The initial deal for Cyprus, which was reached on March 16, 2013, by the euro-zone Member States and endorsed by the European Central Bank and the International Monetary Fund, called for imposing a one-time tax on deposits held in Cypriot banks in exchange for a €10 billion bailout. The rate was 9.9% for deposits exceeding €100,000 and 6.7% for deposits of less than that. The deal was subsequently vetoed by the Cypriot Parliament. (Press Release, Ministry of Finance Announcement, Agreement for a Financial Assistance to the Republic of Cyprus (Mar. 18, 2013).)

A tax on bank deposits of less than €100,000, if imposed, would have been incompatible with EU law, which guarantees deposits up to that amount. There are two relevant EU directives governing bank deposits: 1) Directive 2009/14/EC of the European Parliament and of the Council of 11 March 2009 Amending Directive 94/19/EC on Deposit-Guarantee Schemes as Regards the Coverage Level and the Payout Delay(O.J. (L68) 3); and (2) Directive 1994/19/EC of the European Parliament and of the Council of 30 May 1994 on Deposit-Guarantee Schemes (OJ. (L 135) 5). Thus, as of December 1, 2010, in compliance with the 2009 Directive, EU Member States have been required to guarantee deposits up to €100,000.

The EU’s deposit guarantee schemes were designed to prevent situations such as the one now affecting <?Cyprus. The rationale behind the deposit guarantee schemes is to curb mass withdrawals from banks ready to collapse and to mitigate the overall effects of loss of public confidence in banking institutions. Consequently, a measure to tax deposits, which has never happened before in the history of the euro zone, would place at risk the entire existing deposit guarantee system. As Roberto Henriques, an analyst at JPMorgan Chase & Co. in London, wrote in a report to clients, “[t]his will be the death knell for an EU Common Deposit Guarantee scheme.” (Liam Vaughan & Elisa Martinuzzi, Cyprus Bank Tax Threatens European Deposit Guarantees Plan, BLOOMBERG.COM (Mar. 19, 2013).)
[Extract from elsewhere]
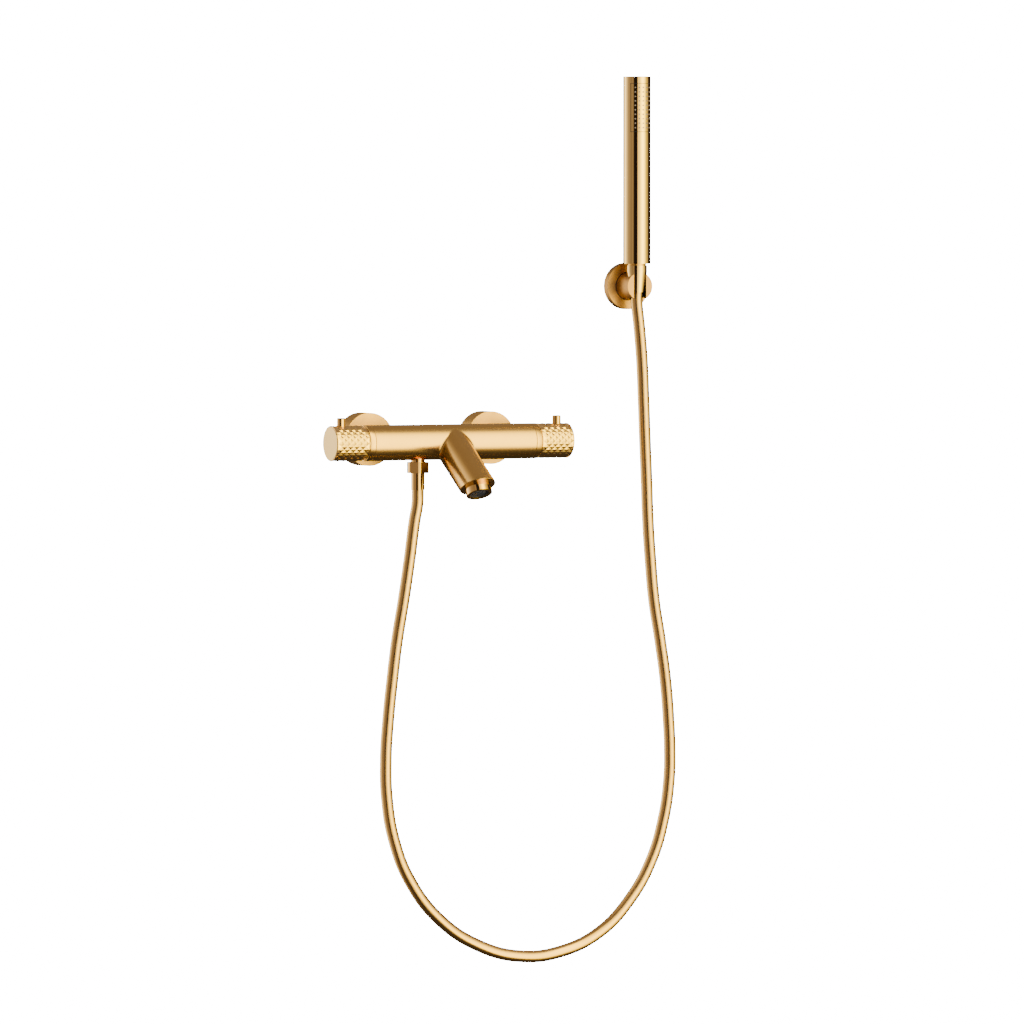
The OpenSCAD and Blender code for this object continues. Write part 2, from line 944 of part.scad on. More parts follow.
module hose_ferrule() {
  color("#d39d55")
    difference() {
      union() {
        rod_z(outlet_x, bar_y, ferrule_shoulder, ferrule_top, washer_r);
        rod_z(outlet_x, bar_y, ferrule_end, ferrule_shoulder + eps, ferrule_r);
      }
      rod_z(outlet_x, bar_y, ferrule_end + 2, ferrule_top + eps, nipple_bore_r);
      rod_z(outlet_x, bar_y, ferrule_end - eps, ferrule_end + 3, nipple_bore_r - 1);
    }
}

module hose() {
  color("#c08a48")
    swept(smooth(hose_route), hose_d / 2, hose_sides, [0, 1, 0],
      hose_ends[0] * -1, hose_ends[1]);
}

// Cone and swivel at the hose's upper end
module swivel_ferrule() {
  color("#c8a05a")
    difference() {
      union() {
        rod_z(holder_x, handset_y, shoulder_z + run_gap, washer_low - run_gap,
          swivel_head_r);
        rod_z(holder_x, handset_y, swivel_low, shoulder_z + eps, swivel_r);
      }
      rod_z(holder_x, handset_y, swivel_low + 2, washer_low, nipple_bore_r);
      rod_z(holder_x, handset_y, swivel_low - eps, swivel_low + 3, nipple_bore_r - 1);
    }
}

module cone_nut() {
  color("#d8a55c")
    difference() {
      union() {
        rod_z(holder_x, handset_y, cone_high, cone_top, cone_high_r);
        translate([holder_x, handset_y, cone_low])
          cylinder(h = cone_high - cone_low, r1 = cone_low_r, r2 = cone_high_r);
      }
      rod_z(holder_x, handset_y, shoulder_z, cone_top + eps, half_inch_r + thread_gap);
      rod_z(holder_x, handset_y, cone_low - eps, shoulder_z + eps, swivel_r + run_gap);
    }
}

module cone_washer() {
  color("#2b2b2b")
    difference() {
      rod_z(holder_x, handset_y, washer_low, washer_low + washer_t, washer_r);
      rod_z(holder_x, handset_y, washer_low - eps, washer_low + washer_t + eps,
        washer_hole_r);
    }
}

module handset_inlet() {
  color("#c8a05a")
    difference() {
      union() {
        rod_z(holder_x, handset_y, handset_low, handset_low + inlet_plug, handset_in_r);
        rod_z(holder_x, handset_y, handset_low - inlet_thread, handset_low + eps,
          half_inch_r);
      }
      rod_z(holder_x, handset_y, handset_low - inlet_thread - eps,
        handset_low + inlet_plug + eps, washer_hole_r);
    }
}

// A wedge of the hand shower that faces the room
module handset_wedge(half, z0, z1) {
  translate([holder_x, handset_y, z0])
    rotate([0, 0, -90])
      wedge(-half, half, 2 * handset_r, z1 - z0);
}

module handset_tube() {
  color("#d3a15c")
    difference() {
      rod_z(holder_x, handset_y, handset_low, handset_high, handset_r);
      rod_z(holder_x, handset_y, handset_low - eps, handset_high - handset_top_t,
        handset_in_r);
      handset_wedge(plate_half, plate_low, plate_top);
    }
}

module handset_core() {
  color("#8c8c88")
    difference() {
      rod_z(holder_x, handset_y, handset_low + inlet_plug, handset_high - handset_top_t,
        core_r);
      rod_z(holder_x, handset_y, handset_low + inlet_plug - eps, plate_top - 2,
        core_bore_r);
      translate([holder_x - 6, handset_y - core_r - 1, plate_low + 4])
        cube([12, core_r + 1, plate_h - 8]);
    }
}

// Nozzles stand radially, in columns about the front
module nozzles(r0, r1, r) {
  for (c = [0 : nozzle_cols - 1])
    for (k = [0 : nozzle_rows - 1])
      translate([holder_x, handset_y, nozzle_first + k * nozzle_pitch])
        rotate([0, 0, (c - (nozzle_cols - 1) / 2) * nozzle_step])
          rotate([90, 0, 0])
            translate([0, 0, r0])
              cylinder(h = r1 - r0, r = r, $fn = 16);
}

module nozzle_mat() {
  color("#e9e2d2") {
    intersection() {
      difference() {
        rod_z(holder_x, handset_y, plate_low - 2, plate_top + 2, handset_in_r);
        rod_z(holder_x, handset_y, plate_low - 3, plate_top + 3, core_r);
      }
      handset_wedge(mat_half, plate_low - 2, plate_top + 2);
    }
    nozzles(handset_in_r - 0.6, handset_r + nozzle_out, nozzle_r);
  }
}

module spray_plate() {
  color("#ddb377")
    difference() {
      intersection() {
        difference() {
          rod_z(holder_x, handset_y, plate_low + plate_gap, plate_top - plate_gap,
            handset_r);
          rod_z(holder_x, handset_y, plate_low, plate_top, handset_in_r);
        }
        handset_wedge(plate_half - 0.6, plate_low, plate_top);
      }
      nozzles(handset_in_r - 1, handset_r + 1, nozzle_r + thread_gap);
    }
}

// Wall bracket
module bracket_flange() {
  color("#c28d4d")
    difference() {
      rod_y(holder_x, holder_z, 0, holder_flange_depth, cover_r);
      rod_y(holder_x, holder_z, -eps, holder_flange_depth - cover_wall,
        cover_r - cover_wall);
      rod_y(holder_x, holder_z, 0, holder_flange_depth + eps, spigot_r + thread_gap);
    }
}

module bracket_plate() {
  color("#9a9a9a")
    difference() {
      union() {
        rod_y(holder_x, holder_z, 0, holder_plate_t, holder_plate_r);
        rod_y(holder_x, holder_z, holder_plate_t - eps, holder_boss_end, holder_boss_r);
      }
      for (s = [-1, 1])
        rod_y(holder_x, holder_z + s * screw_spacing / 2, -eps, holder_plate_t + eps,
          wall_screw_r + 0.2);
    }
}

module bracket_arm() {
  color("#d3a15c")
    difference() {
      union() {
        rod_y(holder_x, holder_z, holder_flange_depth, arm_reach, arm_r);
        rod_y(holder_x, holder_z, holder_plate_t, holder_flange_depth + eps, spigot_r);
      }
      rod_y(holder_x, holder_z, 0, holder_boss_end + 0.2, holder_boss_r + thread_gap / 2);
      rod_z(holder_x, handset_y, holder_z - arm_r - eps, cone_low + eps,
        cone_low_r + seat_gap);
      translate([holder_x, handset_y, cone_low])
        cylinder(h = cone_high - cone_low, r1 = cone_low_r + seat_gap,
          r2 = cone_high_r + seat_gap);
      translate([holder_x - slot_w / 2, -arm_reach - eps, holder_z - arm_r - eps])
        cube([slot_w, seat_back + eps, arm_d + 2 * eps]);
      rod_z(holder_x, grub_y, holder_z - arm_r - eps, holder_z - holder_boss_r + eps,
        grub_r + thread_gap);
    }
}

module bracket_grub_screw() {
  color("#9a9a9a")
    difference() {
      rod_z(holder_x, grub_y, holder_z - arm_r + 1, holder_z - holder_boss_r, grub_r);
      translate([holder_x, grub_y, holder_z - arm_r])
        cylinder(h = 3, r = 1.4, $fn = 6);
    }
}

module bracket_screws() {
  color("#9a9a9a")
    for (s = [-1, 1])
      difference() {
        union() {
          rod_y(holder_x, holder_z + s * screw_spacing / 2, -wall_screw_in,
            holder_plate_t, wall_screw_r);
          rod_y(holder_x, holder_z + s * screw_spacing / 2, holder_plate_t,
            holder_plate_t + 2.4, 3.9);
        }
        translate([holder_x - 2.5, -holder_plate_t - 3, holder_z + s * screw_spacing / 2 - 0.5])
          cube([5, 1.8, 1]);
      }
}

module wall_plugs() {
  color("#c9c9c4")
    for (s = [-1, 1])
      difference() {
        rod_y(holder_x, holder_z + s * screw_spacing / 2, -wall_screw_in - 1, 0, plug_r);
        rod_y(holder_x, holder_z + s * screw_spacing / 2, -wall_screw_in - 2, eps,
          wall_screw_r);
      }
}

mixer_body();
body_collars();
inlet_tail_left();
inlet_tail_right();
check_valves();
inlet_filters();
union_nut_left();
union_nut_right();
s_union_left();
s_union_right();
wall_flange_left();
wall_flange_right();
flow_cartridge();
flow_cartridge_nut();
flow_disc_fixed();
flow_disc_moving();
flow_cartridge_base();
flow_spindle();
flow_stop_ring();
flow_knob();
flow_knob_cap();
flow_knob_screw();
flow_button();
flow_button_spring();
thermostat_cartridge();
thermostat_nut();
thermostat_base();
thermostat_spring();
thermostat_element();
thermostat_shuttle();
temp_spindle();
temp_stop_ring();
temp_knob();
temp_knob_cap();
temp_knob_screw();
temp_button();
temp_button_spring();
aerator_housing();
aerator_insert();
aerator_washer();
outlet_nipple();
hose_nut();
hose_washer();
hose_ferrule();
hose();
swivel_ferrule();
cone_nut();
cone_washer();
handset_inlet();
handset_tube();
handset_core();
nozzle_mat();
spray_plate();
bracket_flange();
bracket_plate();
bracket_arm();
bracket_grub_screw();
bracket_screws();
wall_plugs();
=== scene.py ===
"""Exposed bath and shower mixer with a hand shower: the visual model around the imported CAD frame."""
import math

import bmesh
import bpy
import numpy as np
from mathutils import Matrix, Vector


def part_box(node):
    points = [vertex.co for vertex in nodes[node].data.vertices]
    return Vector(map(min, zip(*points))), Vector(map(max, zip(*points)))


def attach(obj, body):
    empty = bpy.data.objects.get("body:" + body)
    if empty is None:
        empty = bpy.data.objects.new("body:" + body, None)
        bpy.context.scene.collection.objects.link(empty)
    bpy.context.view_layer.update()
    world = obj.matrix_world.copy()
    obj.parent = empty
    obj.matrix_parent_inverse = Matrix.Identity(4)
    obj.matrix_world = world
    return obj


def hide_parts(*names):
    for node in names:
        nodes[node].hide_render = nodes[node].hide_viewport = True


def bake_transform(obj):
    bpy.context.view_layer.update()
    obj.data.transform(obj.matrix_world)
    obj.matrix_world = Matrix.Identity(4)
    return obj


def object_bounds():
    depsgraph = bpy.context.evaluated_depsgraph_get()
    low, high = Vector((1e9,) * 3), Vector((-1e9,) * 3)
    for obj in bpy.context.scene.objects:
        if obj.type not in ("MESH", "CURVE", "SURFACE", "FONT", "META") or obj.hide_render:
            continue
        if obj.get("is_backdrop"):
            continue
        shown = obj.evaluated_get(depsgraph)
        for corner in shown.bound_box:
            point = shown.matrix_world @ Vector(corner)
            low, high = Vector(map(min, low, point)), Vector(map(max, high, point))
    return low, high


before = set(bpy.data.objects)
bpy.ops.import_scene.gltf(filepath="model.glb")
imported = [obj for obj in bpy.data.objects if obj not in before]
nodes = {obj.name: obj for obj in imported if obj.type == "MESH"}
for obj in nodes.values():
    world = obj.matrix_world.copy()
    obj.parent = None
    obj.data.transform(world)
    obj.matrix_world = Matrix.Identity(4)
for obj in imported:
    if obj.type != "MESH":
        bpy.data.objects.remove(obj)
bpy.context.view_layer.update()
MM = 0.001
MERGE = 1e-6  # vertices nearer than this are one

# ---------------------------------------------------------------- camera
SENSOR_MM = 36
LENS_MM = 271.2
CAMERA_AT = (-3.7625, -7.7108, 0.2454)
CAMERA_ALONG = (0.44878, 0.89282, -0.03818)

camera_data = bpy.data.cameras.new("camera")
camera_data.sensor_width = SENSOR_MM
camera_data.lens = LENS_MM
camera_data.clip_end = 60
camera = bpy.data.objects.new("camera", camera_data)
bpy.context.scene.collection.objects.link(camera)
camera.location = CAMERA_AT
camera.rotation_mode = "QUATERNION"
camera.rotation_quaternion = Vector(CAMERA_ALONG).to_track_quat("-Z", "Y")
bpy.context.scene.camera = camera

# ---------------------------------------------------------------- sizes
BAR_Y, BAR_Z = -0.072, -0.0025  # the bar's axis
body_low, body_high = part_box("mixer_body")
collar_low, collar_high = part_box("body_collars")
BAR_R = (collar_high.z - collar_low.z) / 2
SPOUT_R = 19.4 * MM
SPOUT_SLOPE = math.radians(34)  # the spout's axis below level
OUTLET_SLOPE = math.radians(64)  # the way the water leaves, below level
SPOUT_LEN = 84.5 * MM
SPOUT_FILLET = 3.5 * MM
OUTLET_EDGE = 0.5 * MM
BOSS_R = 13.5 * MM
BOSS_END = -0.048
BOSS_FILLET = 3 * MM
BOSS_EDGE = 2 * MM
TRIM_WIDE = 6.5 * MM  # each trim ring, along the bar
TRIM_GAP = 0.08 * MM
INLET_X = 0.075
HOSE_D = 0.0135


# ---------------------------------------------------------------- mesh helpers
def link(name, mesh):
    obj = bpy.data.objects.new(name, mesh)
    bpy.context.scene.collection.objects.link(obj)
    return obj


def finished(name, bm, body, smooth=True, replaces=()):
    """Turns a bmesh into a piece that rides on a body."""
    bmesh.ops.remove_doubles(bm, verts=bm.verts, dist=MERGE)
    bmesh.ops.recalc_face_normals(bm, faces=bm.faces)
    mesh = as_mesh(name, bm)
    for poly in mesh.polygons:
        poly.use_smooth = smooth
    obj = link(name, mesh)
    if replaces:
        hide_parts(*replaces)
    if body:
        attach(obj, body)
    return obj


def applied(obj):
    """Bakes an object's modifiers into its mesh."""
    graph = bpy.context.evaluated_depsgraph_get()
    mesh = bpy.data.meshes.new_from_object(obj.evaluated_get(graph))
    obj.modifiers.clear()
    obj.data = mesh
    return obj


def rod(bm, start, end, radius, segments=96):
    """Adds a closed round bar between two points."""
    start, end = Vector(start), Vector(end)
    along = end - start
    turn = along.to_track_quat("Z", "Y").to_matrix().to_4x4()
    bmesh.ops.create_cone(
        bm,
        cap_ends=True,
        segments=segments,
        radius1=radius,
        radius2=radius,
        depth=along.length,
        matrix=Matrix.Translation((start + end) / 2) @ turn,
    )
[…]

A pending EU proposal dating back to 2010, which is currently under consideration before the EU Parliament and the Council, aims to provide a more secure legal regime for deposits. It requires that all banks and financial institutions, without exception, join a deposit guarantee scheme. The proposal also defines more clearly what falls within the definition of deposits, specifying that it is only entirely repayable instruments that can be deemed deposits. (Directive …/…/EU of the European Parliament and of the Council on Deposit Guarantee Schemes [Recast], COM (2010)368 final 12.7.2010.)

More importantly, in order to ensure that depositors are aware of the risks involved, the plan requires that, prior to making a deposit, all depositors sign a form that will indicate whether or not their deposits are guaranteed. It also allows EU Member States to cover deposits arising from real estate transactions and deposits relating to particular life events above the limit of €100,000, provided that the coverage is limited to 12 months. (Id.)

In addition, the pending EU proposal gives EU Member States the discretion to establish a separate system, apart from the deposit guarantee schemes, to protect pensions, “certain deposits for social reasons,” or deposits related to real estate transactions for private residential purposes. (Id.)

The European Parliament, which will vote on the new proposal sometime in April, seems to be eager to impose a mandatory tax on private savings in excess of €100,000. Gunmar Hokmark, a European Parliamentarian from Sweden who is in charge of this issue in the Parliament, said that its members will endorse the decision for a mandatory bail-in for large deposits. (EU Lawmakers Divided on Compulsory Bail-Ins for Savers, EU OBSERVER (Mar. 27, 2013).)